==== DATASET ====

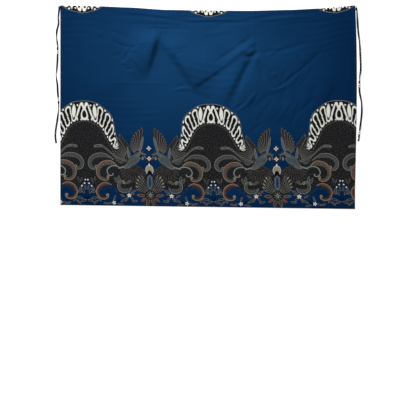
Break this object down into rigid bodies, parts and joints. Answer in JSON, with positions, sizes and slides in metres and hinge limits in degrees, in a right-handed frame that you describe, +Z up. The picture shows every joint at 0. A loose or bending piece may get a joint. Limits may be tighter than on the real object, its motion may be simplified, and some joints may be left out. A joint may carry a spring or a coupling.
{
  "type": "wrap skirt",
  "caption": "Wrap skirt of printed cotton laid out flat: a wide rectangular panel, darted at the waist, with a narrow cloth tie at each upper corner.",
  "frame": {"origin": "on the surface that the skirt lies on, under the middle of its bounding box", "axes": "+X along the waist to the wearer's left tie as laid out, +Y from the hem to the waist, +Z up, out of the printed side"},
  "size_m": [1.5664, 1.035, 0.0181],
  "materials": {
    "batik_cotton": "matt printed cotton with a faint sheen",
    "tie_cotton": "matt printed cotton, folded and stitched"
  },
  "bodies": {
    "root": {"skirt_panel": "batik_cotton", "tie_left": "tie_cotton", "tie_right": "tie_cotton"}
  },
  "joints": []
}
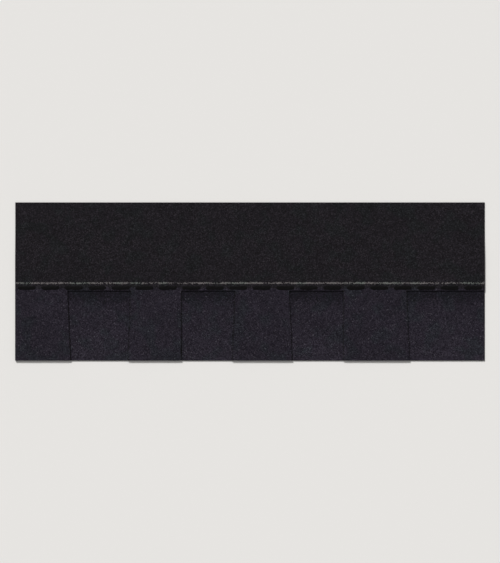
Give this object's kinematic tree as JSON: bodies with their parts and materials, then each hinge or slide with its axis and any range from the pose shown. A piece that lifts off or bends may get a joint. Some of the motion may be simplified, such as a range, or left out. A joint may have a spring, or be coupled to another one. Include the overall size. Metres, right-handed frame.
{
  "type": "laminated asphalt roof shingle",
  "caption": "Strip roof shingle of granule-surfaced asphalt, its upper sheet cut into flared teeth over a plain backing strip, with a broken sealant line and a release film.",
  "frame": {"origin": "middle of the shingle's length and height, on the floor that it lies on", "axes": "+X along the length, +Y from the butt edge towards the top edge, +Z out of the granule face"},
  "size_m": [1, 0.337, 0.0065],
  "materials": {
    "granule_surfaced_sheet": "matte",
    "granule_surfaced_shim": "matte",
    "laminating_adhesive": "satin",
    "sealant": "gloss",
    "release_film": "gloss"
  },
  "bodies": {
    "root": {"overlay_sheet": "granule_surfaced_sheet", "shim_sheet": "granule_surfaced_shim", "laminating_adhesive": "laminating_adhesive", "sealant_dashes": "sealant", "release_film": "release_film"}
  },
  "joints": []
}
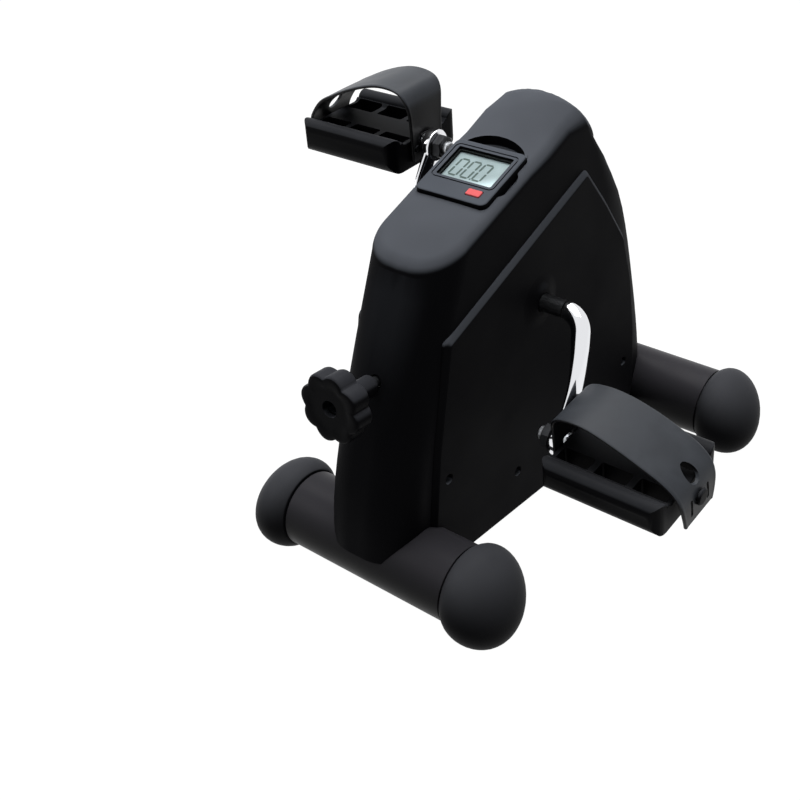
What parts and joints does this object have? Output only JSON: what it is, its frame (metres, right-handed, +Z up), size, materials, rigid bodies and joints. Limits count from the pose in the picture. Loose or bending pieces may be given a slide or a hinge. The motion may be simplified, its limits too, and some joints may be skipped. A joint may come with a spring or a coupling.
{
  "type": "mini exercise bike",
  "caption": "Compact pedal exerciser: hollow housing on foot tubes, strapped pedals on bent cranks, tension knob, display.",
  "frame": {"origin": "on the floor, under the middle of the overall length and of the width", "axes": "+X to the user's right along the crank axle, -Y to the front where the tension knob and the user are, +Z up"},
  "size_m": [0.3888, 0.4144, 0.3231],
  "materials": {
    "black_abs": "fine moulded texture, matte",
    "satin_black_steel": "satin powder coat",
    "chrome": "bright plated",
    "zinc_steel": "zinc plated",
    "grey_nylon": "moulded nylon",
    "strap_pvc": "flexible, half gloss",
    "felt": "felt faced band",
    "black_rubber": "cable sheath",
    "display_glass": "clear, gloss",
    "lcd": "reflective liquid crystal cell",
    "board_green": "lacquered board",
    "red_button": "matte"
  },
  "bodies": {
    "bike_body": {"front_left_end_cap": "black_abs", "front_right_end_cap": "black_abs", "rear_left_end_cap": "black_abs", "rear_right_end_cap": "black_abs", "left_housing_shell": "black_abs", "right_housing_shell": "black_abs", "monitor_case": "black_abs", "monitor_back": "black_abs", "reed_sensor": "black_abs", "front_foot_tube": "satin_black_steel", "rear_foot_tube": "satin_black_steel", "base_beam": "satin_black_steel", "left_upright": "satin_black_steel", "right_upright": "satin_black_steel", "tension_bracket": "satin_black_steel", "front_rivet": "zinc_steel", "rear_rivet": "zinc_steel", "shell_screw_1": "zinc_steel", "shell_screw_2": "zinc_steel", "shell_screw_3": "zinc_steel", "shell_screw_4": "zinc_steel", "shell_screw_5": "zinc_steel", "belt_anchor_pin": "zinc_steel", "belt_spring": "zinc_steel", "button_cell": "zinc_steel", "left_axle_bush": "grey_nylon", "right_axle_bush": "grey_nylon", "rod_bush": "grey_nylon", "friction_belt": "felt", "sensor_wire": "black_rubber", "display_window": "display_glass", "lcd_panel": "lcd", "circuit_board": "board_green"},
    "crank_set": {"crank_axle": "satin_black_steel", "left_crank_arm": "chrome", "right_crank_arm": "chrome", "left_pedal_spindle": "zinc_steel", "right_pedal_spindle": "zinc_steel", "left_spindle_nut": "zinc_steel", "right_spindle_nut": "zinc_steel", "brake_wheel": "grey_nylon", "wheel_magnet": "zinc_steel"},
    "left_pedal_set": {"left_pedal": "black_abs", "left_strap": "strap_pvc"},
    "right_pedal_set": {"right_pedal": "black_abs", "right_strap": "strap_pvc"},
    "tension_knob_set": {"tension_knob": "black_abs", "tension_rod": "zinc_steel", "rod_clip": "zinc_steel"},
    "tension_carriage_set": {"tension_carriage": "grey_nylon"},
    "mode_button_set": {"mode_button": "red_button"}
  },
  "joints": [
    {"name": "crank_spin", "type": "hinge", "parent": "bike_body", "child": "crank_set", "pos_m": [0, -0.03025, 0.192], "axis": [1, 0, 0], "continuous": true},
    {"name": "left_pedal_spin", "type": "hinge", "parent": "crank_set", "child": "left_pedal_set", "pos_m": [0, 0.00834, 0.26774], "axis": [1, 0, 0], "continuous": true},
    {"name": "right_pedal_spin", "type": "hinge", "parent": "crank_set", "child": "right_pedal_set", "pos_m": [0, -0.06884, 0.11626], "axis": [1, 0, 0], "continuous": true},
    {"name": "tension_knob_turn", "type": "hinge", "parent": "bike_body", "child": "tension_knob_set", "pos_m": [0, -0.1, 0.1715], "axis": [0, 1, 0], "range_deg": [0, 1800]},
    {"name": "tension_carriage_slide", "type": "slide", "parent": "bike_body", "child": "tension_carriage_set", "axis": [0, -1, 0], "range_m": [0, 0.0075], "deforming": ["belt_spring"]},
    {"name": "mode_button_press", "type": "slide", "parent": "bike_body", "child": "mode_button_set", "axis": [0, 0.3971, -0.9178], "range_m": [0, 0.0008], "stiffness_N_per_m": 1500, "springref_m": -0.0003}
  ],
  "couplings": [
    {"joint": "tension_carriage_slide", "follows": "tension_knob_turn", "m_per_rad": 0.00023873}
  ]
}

====
==== DATASET ====

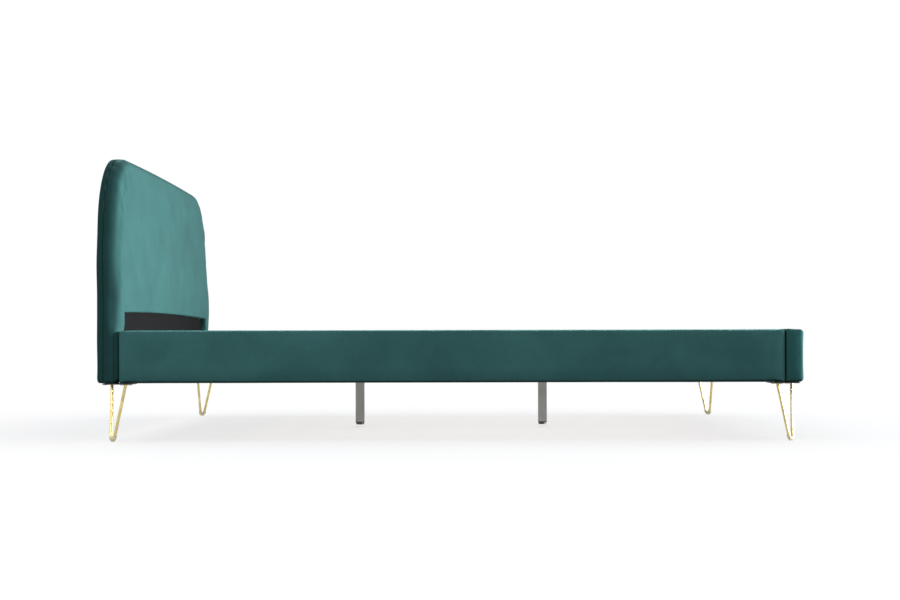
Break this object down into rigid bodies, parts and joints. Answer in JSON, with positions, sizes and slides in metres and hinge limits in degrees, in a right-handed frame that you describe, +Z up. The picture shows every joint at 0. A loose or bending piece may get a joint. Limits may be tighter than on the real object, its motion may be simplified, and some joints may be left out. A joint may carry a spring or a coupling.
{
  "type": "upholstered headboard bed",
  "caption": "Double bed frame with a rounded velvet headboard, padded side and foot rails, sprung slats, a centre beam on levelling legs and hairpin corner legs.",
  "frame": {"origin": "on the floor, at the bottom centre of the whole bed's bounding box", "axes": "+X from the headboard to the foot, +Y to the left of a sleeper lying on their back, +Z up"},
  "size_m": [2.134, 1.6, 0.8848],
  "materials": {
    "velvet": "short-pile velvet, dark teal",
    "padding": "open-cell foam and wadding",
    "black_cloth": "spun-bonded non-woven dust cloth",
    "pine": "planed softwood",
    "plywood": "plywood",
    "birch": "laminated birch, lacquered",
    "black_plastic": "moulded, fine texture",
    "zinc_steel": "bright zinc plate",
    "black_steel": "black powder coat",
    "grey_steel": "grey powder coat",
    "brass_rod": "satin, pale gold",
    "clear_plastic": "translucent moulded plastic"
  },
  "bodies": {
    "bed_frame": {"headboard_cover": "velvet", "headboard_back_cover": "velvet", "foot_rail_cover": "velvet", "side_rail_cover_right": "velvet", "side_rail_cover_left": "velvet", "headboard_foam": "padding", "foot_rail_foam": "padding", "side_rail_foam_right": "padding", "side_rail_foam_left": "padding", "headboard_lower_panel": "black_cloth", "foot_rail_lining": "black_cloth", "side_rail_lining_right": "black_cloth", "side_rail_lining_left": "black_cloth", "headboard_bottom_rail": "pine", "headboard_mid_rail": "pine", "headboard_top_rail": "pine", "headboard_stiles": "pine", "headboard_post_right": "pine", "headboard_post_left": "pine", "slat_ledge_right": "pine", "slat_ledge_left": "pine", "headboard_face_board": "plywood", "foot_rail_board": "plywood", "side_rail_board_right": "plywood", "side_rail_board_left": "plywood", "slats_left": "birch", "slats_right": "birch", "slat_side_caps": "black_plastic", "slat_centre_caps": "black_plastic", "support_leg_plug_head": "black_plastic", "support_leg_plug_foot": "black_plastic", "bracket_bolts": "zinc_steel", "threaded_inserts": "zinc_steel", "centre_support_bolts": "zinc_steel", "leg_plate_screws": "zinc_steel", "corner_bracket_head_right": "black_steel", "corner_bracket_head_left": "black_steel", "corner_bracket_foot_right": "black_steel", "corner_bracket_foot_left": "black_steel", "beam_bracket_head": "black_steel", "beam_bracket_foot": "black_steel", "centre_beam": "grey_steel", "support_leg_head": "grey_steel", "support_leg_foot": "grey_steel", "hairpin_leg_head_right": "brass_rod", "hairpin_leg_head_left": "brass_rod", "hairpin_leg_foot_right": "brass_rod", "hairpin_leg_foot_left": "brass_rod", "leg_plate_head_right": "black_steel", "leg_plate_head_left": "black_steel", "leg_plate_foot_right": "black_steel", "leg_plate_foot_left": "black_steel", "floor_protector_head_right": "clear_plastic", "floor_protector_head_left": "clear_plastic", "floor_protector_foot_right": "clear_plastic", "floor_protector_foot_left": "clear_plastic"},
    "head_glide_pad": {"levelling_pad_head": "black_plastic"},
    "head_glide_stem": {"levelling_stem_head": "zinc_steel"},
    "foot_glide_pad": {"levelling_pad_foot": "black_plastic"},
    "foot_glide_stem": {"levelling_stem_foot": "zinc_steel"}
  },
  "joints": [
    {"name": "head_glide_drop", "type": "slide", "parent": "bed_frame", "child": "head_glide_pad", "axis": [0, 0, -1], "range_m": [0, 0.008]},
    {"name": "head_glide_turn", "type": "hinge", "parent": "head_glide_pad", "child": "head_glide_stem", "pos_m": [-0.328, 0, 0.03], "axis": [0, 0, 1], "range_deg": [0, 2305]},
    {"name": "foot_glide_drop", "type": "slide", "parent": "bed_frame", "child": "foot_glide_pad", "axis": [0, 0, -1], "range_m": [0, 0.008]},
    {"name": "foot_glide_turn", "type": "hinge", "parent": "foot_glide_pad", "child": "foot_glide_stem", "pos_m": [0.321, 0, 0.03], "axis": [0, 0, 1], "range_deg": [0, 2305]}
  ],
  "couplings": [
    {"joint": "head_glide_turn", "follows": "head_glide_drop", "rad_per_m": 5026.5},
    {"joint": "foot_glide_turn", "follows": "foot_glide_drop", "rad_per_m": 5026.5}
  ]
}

====

• GOAL: Check each line above for the word "pose", and copy the lines where it appears.

• CORRECT RESPONSE:
Give this object's kinematic tree as JSON: bodies with their parts and materials, then each hinge or slide with its axis and any range from the pose shown. A piece that lifts off or bends may get a joint. Some of the motion may be simplified, such as a range, or left out. A joint may have a spring, or be coupled to another one. Include the overall size. Metres, right-handed frame.
What parts and joints does this object have? Output only JSON: what it is, its frame (metres, right-handed, +Z up), size, materials, rigid bodies and joints. Limits count from the pose in the picture. Loose or bending pieces may be given a slide or a hinge. The motion may be simplified, its limits too, and some joints may be skipped. A joint may come with a spring or a coupling.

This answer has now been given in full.